Hayat, insanı hep en çok bildiği yerden sınıyor ve kendi bildiklerimize ya da inandıklarımıza zıt olan tanımları ya da manzaraları önümüze çıkarıyor ve bu zıtlıklar bazen oldukça sarsıcı olabiliyor. ‘Uğultulu Tepeler’ romanını ilk okumaya başladığımda kışı bitirip baharı karşılamak üzereydik ve ben okuyacağım sayfalarda beni olağan bir aşkın karşılayacağını düşünüyordum. Yanıldım. Kitaptaki havanın sürekli gri ve sisli oluşu gibi, yolların kayalıklarla ve tepelerle döşeli oluşu gibi aşkı da oldukça sert ve hiddet doluydu. İngiliz edebiyatından alışık olduğumuz süslü ve romantik cümleler bu kitapta yerini hayal kırıklıklarına ve umutsuzluklara bırakmıştı, bu yüzden kitaba tam yarısında ara verdim ama çok yakında o sisli ve uğultulu tepelere tekrar döneceğimi çok iyi biliyordum. Bıraktığım yere tekrar döndüğümde ise hikâyenin sonuna olan merakım giderek çoğaldı ve ilham heybem aşkın bambaşka halleri ile doldu. Bu tanımlar, yarıda bırakışlar ve geriye dönüşlerden sonra iyice anladım ki bazı kitaplar ancak nefes ala ala okunabiliyor. İşte, ‘Uğultulu Tepeler’ de tam böyle bir kitap.

Kitabımı okurken iç geçirdim; çünkü mutluluk asla geri gelmemek üzere dünyadan ayrılmıştı.” (Emily Brontë, Uğultulu Tepeler)

MEVSİMLER, MANZARALAR VE İNSANLAR

Uğultulu Tepeler’ romanının ilk bölümlerinde okuyucunun gözüne üç tema çarpar. Bunlardan ikisi mevsimler ve manzaralardır.
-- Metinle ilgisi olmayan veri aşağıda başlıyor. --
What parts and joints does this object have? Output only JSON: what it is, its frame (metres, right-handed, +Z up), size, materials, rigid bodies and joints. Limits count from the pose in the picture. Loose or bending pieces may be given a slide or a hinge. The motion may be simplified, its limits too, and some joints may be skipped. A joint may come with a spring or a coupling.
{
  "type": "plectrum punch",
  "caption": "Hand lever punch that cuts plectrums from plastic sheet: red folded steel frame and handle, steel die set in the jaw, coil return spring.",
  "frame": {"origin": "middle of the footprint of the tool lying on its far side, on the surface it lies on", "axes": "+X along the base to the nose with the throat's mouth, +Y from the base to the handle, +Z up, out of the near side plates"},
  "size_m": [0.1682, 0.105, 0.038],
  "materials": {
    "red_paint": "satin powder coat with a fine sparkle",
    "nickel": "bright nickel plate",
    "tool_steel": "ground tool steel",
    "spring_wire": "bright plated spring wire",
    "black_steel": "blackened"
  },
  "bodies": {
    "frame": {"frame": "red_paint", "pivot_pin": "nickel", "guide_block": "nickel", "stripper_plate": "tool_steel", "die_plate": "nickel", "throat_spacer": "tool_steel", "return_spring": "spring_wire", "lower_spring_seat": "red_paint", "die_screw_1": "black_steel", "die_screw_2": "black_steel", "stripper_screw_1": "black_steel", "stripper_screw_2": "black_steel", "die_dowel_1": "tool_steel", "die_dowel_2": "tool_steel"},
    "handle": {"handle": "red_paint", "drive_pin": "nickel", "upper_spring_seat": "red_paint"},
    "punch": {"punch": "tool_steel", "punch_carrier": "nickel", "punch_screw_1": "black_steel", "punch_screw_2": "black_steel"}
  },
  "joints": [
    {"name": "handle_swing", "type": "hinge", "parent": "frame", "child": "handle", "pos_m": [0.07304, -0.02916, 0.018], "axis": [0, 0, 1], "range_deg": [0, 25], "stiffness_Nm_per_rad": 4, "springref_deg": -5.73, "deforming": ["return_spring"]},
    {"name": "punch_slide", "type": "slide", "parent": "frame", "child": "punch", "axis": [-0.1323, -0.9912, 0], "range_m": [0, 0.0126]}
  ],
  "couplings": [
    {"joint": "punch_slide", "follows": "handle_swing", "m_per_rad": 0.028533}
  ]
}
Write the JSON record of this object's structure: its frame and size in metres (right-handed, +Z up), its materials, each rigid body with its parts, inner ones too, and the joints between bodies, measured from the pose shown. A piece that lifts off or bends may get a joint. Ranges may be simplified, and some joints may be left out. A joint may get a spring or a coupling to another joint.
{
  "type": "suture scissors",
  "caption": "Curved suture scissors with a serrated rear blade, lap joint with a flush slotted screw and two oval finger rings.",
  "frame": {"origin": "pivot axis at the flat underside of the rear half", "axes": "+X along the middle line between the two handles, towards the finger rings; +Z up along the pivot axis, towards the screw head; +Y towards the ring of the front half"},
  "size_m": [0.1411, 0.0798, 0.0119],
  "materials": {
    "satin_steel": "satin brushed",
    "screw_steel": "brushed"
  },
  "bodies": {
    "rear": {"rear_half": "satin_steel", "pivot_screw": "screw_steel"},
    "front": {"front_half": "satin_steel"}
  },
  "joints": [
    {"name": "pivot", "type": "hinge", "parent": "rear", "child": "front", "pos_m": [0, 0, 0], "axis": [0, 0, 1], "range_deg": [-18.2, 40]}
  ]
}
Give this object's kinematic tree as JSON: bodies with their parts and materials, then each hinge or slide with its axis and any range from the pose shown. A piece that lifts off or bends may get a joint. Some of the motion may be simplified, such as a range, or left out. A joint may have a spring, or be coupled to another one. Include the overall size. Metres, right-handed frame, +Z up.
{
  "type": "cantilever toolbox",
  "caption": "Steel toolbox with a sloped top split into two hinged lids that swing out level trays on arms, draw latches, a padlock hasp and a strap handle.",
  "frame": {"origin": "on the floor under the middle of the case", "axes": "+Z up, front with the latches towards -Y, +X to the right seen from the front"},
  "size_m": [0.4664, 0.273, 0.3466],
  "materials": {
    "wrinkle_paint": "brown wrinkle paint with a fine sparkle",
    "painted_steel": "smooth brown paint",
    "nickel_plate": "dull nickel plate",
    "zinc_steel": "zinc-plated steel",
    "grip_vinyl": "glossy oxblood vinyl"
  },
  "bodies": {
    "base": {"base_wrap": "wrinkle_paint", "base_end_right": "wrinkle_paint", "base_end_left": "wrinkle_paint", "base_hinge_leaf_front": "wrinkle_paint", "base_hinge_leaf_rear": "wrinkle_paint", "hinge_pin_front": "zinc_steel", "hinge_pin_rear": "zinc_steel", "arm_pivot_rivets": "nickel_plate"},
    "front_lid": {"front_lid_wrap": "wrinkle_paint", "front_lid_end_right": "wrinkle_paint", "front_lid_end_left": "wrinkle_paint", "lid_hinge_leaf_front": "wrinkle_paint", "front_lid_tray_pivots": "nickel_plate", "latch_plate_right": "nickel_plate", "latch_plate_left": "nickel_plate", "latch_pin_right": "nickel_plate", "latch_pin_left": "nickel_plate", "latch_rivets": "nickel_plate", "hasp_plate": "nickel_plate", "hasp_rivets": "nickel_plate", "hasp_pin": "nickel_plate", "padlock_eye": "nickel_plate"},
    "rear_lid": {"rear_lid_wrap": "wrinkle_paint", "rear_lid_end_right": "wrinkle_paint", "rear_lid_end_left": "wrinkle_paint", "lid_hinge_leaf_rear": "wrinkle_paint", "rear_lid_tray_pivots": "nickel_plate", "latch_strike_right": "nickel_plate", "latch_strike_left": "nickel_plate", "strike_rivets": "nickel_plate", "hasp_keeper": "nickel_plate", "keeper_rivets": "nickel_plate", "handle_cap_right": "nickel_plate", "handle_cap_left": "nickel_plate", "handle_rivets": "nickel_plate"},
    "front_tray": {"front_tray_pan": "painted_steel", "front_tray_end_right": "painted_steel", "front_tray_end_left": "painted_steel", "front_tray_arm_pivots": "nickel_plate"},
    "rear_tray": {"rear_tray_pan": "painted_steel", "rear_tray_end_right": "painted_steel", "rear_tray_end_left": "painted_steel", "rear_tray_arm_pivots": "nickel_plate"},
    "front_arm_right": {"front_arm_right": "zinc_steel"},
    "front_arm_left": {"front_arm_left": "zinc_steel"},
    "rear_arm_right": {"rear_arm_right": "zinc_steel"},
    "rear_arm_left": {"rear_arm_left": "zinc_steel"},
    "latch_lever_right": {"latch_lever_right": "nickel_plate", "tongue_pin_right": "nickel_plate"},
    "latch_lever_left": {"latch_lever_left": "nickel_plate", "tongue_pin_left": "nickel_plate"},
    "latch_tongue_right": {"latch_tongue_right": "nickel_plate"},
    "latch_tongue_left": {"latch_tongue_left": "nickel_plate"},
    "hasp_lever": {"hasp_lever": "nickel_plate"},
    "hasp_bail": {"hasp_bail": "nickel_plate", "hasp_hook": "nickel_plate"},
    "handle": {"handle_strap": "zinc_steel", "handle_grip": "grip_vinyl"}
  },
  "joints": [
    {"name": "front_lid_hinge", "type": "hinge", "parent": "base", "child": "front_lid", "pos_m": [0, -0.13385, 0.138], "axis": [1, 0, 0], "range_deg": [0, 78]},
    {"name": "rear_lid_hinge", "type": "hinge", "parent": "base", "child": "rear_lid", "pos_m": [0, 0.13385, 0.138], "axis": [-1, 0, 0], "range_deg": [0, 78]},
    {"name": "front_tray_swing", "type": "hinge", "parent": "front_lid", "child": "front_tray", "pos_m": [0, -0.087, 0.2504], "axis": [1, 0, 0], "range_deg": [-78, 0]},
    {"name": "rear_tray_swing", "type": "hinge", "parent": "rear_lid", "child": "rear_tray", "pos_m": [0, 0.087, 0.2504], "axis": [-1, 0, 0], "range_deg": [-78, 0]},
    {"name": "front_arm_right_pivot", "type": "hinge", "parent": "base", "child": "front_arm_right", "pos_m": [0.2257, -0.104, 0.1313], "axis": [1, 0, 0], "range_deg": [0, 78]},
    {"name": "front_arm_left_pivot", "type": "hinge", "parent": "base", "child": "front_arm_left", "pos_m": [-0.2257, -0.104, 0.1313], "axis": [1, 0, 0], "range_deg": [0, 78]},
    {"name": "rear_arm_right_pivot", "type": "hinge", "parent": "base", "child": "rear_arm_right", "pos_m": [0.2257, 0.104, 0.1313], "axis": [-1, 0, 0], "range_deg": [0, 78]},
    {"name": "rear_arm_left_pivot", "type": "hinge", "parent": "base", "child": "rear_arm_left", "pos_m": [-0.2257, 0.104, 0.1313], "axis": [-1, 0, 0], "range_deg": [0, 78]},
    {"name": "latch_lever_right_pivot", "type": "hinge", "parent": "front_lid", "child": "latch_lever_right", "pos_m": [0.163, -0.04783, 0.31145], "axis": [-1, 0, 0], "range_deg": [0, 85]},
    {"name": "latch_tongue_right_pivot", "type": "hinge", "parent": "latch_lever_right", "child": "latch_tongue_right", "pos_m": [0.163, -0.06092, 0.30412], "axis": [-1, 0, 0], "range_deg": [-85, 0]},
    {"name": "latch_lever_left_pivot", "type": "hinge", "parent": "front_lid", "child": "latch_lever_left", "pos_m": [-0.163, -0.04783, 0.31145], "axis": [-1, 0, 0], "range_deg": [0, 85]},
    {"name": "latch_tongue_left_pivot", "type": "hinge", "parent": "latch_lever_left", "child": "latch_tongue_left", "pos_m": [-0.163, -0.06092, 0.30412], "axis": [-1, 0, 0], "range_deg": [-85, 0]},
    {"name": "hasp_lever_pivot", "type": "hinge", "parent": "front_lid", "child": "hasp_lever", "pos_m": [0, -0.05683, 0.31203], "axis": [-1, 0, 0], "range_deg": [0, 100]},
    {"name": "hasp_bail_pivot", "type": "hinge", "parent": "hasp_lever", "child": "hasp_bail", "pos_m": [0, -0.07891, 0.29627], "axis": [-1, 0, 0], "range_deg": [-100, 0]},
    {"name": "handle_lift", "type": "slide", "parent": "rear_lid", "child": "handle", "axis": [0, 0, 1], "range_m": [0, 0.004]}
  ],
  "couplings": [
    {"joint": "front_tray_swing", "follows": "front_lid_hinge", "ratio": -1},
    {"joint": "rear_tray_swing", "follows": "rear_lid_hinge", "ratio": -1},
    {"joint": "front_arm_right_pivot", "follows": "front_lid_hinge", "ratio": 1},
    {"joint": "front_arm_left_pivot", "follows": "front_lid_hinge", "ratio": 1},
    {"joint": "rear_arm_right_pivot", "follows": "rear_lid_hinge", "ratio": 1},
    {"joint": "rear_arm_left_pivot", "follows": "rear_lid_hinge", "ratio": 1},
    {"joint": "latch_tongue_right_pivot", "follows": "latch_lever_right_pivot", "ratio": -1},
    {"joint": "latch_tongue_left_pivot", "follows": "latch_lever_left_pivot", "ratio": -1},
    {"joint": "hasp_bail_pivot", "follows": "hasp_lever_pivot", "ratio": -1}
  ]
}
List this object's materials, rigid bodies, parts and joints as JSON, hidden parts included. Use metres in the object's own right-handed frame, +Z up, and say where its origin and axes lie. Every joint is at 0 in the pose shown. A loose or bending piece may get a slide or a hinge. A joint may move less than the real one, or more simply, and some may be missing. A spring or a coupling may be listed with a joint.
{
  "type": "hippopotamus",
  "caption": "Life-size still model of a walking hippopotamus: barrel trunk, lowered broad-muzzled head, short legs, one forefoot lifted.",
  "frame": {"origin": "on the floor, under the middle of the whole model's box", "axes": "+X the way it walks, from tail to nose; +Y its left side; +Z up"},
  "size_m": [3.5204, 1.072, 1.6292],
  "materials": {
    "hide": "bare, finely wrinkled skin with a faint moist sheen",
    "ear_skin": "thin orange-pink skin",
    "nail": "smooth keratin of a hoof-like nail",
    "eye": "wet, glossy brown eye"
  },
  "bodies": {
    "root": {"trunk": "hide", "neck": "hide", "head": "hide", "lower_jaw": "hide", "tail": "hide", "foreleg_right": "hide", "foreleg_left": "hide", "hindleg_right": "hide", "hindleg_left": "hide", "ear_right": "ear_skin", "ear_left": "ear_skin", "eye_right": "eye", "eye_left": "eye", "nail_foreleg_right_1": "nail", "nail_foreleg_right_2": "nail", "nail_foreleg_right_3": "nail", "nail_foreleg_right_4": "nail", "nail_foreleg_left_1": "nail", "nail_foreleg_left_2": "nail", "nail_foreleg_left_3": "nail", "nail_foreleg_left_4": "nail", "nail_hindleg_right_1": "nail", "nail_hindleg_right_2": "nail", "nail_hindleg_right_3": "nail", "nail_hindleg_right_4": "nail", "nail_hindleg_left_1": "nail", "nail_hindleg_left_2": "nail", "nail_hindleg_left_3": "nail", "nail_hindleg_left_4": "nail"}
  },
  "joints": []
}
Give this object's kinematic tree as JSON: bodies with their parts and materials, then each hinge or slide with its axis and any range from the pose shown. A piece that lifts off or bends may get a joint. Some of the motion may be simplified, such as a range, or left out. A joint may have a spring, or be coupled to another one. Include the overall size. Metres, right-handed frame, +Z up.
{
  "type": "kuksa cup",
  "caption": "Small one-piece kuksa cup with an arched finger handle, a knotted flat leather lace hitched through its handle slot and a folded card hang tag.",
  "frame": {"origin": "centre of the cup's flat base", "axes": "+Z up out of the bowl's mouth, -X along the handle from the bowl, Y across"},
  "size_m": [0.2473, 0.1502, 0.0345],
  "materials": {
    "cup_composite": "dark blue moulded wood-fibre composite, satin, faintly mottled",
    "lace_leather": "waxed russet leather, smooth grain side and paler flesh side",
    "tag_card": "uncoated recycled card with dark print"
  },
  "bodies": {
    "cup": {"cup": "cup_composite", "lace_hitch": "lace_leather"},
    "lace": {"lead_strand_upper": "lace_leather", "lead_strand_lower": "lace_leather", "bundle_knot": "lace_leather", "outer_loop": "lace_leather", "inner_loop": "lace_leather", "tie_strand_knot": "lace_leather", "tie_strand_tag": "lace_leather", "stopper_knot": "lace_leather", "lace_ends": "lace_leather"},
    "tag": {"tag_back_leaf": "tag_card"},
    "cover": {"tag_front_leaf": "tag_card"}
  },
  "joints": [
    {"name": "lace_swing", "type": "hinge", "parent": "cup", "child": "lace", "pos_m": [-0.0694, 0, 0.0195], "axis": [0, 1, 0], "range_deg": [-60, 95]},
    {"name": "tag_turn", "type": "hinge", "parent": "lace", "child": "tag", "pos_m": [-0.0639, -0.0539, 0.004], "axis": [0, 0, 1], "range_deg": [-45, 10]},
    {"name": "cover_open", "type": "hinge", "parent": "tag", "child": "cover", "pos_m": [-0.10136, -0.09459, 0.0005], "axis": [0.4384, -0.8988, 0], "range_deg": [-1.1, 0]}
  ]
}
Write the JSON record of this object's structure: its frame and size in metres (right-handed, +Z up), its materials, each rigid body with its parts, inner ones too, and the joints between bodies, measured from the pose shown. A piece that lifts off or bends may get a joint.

1800’lü yılların İngiltere’sinde; oradan oraya koşturan, bu koşturmacalardan bunalıp kendini ihtişamlı balolara atan insanlardan ve Sanayi Devrimi’nin izleriyle yükselen yepyeni yapılardan oldukça uzakta, kendi başına kalmak isteyenler ve bu boğucu kalabalıklardan kaçmak isteyenler için bazı saklı cennetler vardı. Bu ıssız ve sessiz cennetlerden biri olan Thrushcross Çiftliği, fırtınalı günlerde evi saran ürpertici uğultulunun tesiriyle bu adı almıştı ve çiftlik oldukça yüksek bir tepenin tam arkasında bulunuyordu, bu yüzden Thrushcross Çiftliği, kendi adıyla anılmaktan çok Uğultulu Tepeler olarak anılıyordu. Uğultulu tepelerin manzaraları insana kendini kolayca göstermez; çünkü neredeyse her sabah etrafta kurşuni renkte bir sis bulutu olur ve mevsimler hep soğuk hep yağmurludur. Kitabın ilk bölümlerinde karşımıza çıkan üçüncü tema insandır. Mevsimler, manzaralar ve insanlar birbirinin yansıması gibidir. Bu kapalı ve sisli havalar ve manzaralar tepedeki insanları da etkiler; güneşi nadiren gökyüzünde gören tepenin insanları da ruhen kasvetlidir ve kırık hayat hikâyeleri ile doludur. Bu kırık hayatlar ve tepelerdeki her detay okuyucunun belleğinde canlanmaya çok yakındır. Çünkü ‘Uğultulu Tepeler’, kaleminden döküldüğü yazarın kendi yaşamının en can alıcı manzaralarının içinden süzülüp bizlere ulaşır.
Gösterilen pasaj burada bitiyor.